Changes to how gradient based convergence is diagnosed.
The original implementation for computing the norm of the gradient was
gradient_norm = norm(gradient)
when the gradient vector lies in the same space as the parameter
vector, this value is meaningful. When there is a local parameterization
involved, interpreting this value and diagnosing convergence using it
is hard.
Further, this expression does not respect the bounds constraints
on the parmeters. Measuring the norm of the gradient only makes
sense when the optimization being performed is unconstrained.
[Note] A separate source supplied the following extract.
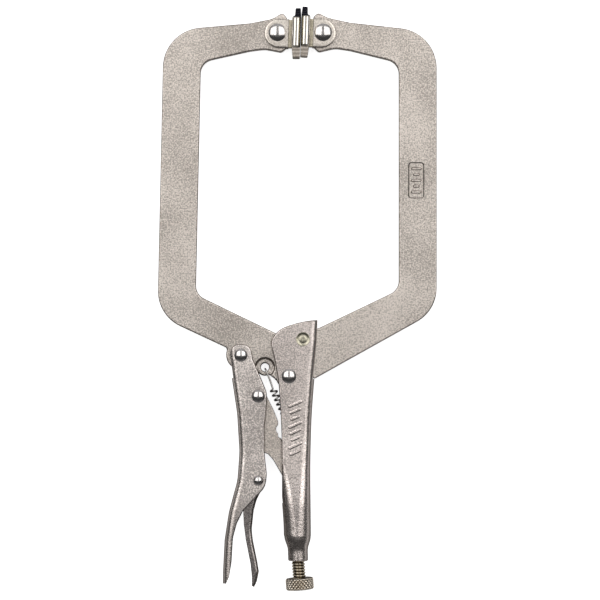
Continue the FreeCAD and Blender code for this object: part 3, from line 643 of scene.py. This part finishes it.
# the curved edge of its cheeks, from the jaw down to the tube
CHEEK_EDGE = ((17.0, -16.7), (9.2, -17.3), (3.2, -18.4), (-2.6, -19.9), (-8.8, -21.9),
              (-13.0, -24.0), (-16.5, -26.8), (-18.9, -30.1), (-20.3, -33.4), (-20.5, -36.8),
              (-19.9, -39.8), (-19.0, -43.0), (-17.7, -49.0), (-16.3, -56.5), (-15.0, -64.7),
              (-13.9, -78.5), (-13.2, -90.0), (-12.7, -100.0), (-12.3, -112.0), (-12.1, -125.0),
              (-12.1, -145.0))
# the room between its cheeks, which leaves the web on its right side
CHANNEL = ((17.0, -2.0), (14.3, -14.0), (13.6, -31.0), (10.8, -62.0), (8.6, -90.0),
           (8.05, -110.0), (7.5, -138.0), (7.5, -150.0), (6.2, -155.5), (2.5, -159.0),
           (-4.0, -160.5), (-40.0, -160.5), (-40.0, -2.0))
# the way in through the web for the arm's tang, and the seam down the left side of the tube
TANG_SLOT = ((5.0, -5.0), (40.0, -5.0), (40.0, -63.2), (5.0, -63.2))
SEAM = ((-16.0, -162.0), (-16.0, -186.0), (-10.45, -186.0), (-11.6, -162.0))
CHANNEL_HALF, SEAM_HALF, BEYOND = 4.2, 0.25, 14.0
# (radius, height) of the screw's bore, and (radius, level) of the flush rivet's countersinks
BORE = ((5.45, -6.0), (5.45, 14.0), (7.4, 18.0), (7.4, 52.0))
FLUSH_PLACE = (4.3, -31.8)
FLUSH_SINK = ((5.52, BEYOND), (5.52, 6.6), (3.6, 4.6), (3.6, -4.6), (5.52, -6.6), (5.52, -BEYOND))


def handle_rings():
    rings = []
    place = GRIP[0][0]
    while place > GRIP[-1][0]:
        rings.append(rounded_ring(place, *between(GRIP, place)))
        place -= 2.5
    for place, radius in NECK:
        axis = NECK_X + (NECK_Y - place) * math.tan(math.radians(NECK_LEAN))
        rings.append(rounded_ring(place, axis - radius, axis + radius, radius, radius))
    return rings


def make_handle():
    """Folded sheet channel with a curved end, closed into a tube with a seam for the screw."""
    around = [(-12.1, -160.3), (-40.0, -160.3), (-40.0, -212.0), (40.0, -212.0), (40.0, -16.0)]
    outline = prism(curved(CHEEK_EDGE, 4) + around, -BEYOND, BEYOND)
    return carve(lofted(handle_rings()), [
        (outline, "INTERSECT"),
        (prism(CHANNEL[::-1], -CHANNEL_HALF, CHANNEL_HALF), "DIFFERENCE"),
        (prism(TANG_SLOT, -CHANNEL_HALF, CHANNEL_HALF), "DIFFERENCE"),
        (lathe(BORE), "DIFFERENCE"),
        (disc_solid(FLUSH_PLACE, FLUSH_SINK, 48), "DIFFERENCE"),
        (prism(SEAM, -SEAM_HALF, SEAM_HALF), "DIFFERENCE")])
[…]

A better solution, used by LANCELOT is the expression
gradient_norm = norm(x - P(x - gradient))
Here, P is the projection operator onto the bounds constraints.
x - gradient is computed by computing Plus(x, -gradient), thus the
actual expression becomes
gradient_norm = norm(x - P(Plus(x, -gradient)));
Which in the case where there are no bounds constraints, and there
are no local parameterizations, reduces to the usual Euclidean
expression from above, since
Plus(x, -gradient) = x - gradient
and P(x - gradient) = x - gradient.
This change implements this change. Further, the convergence
test using the gradient tolerance now uses an absolute measure
rather than a relative measure. This is a forward looking change
as we start implementing the Augmented Lagrangian solver.
Last but not the least, various "Terminating: Foo" messages
have been changed so that "Terminating: " is logged but is
not part of the Solver::Summary::message string as it is
pointless.
Change-Id: I943146f71a1da47c8c7592986039b4112781b99b
3 files changed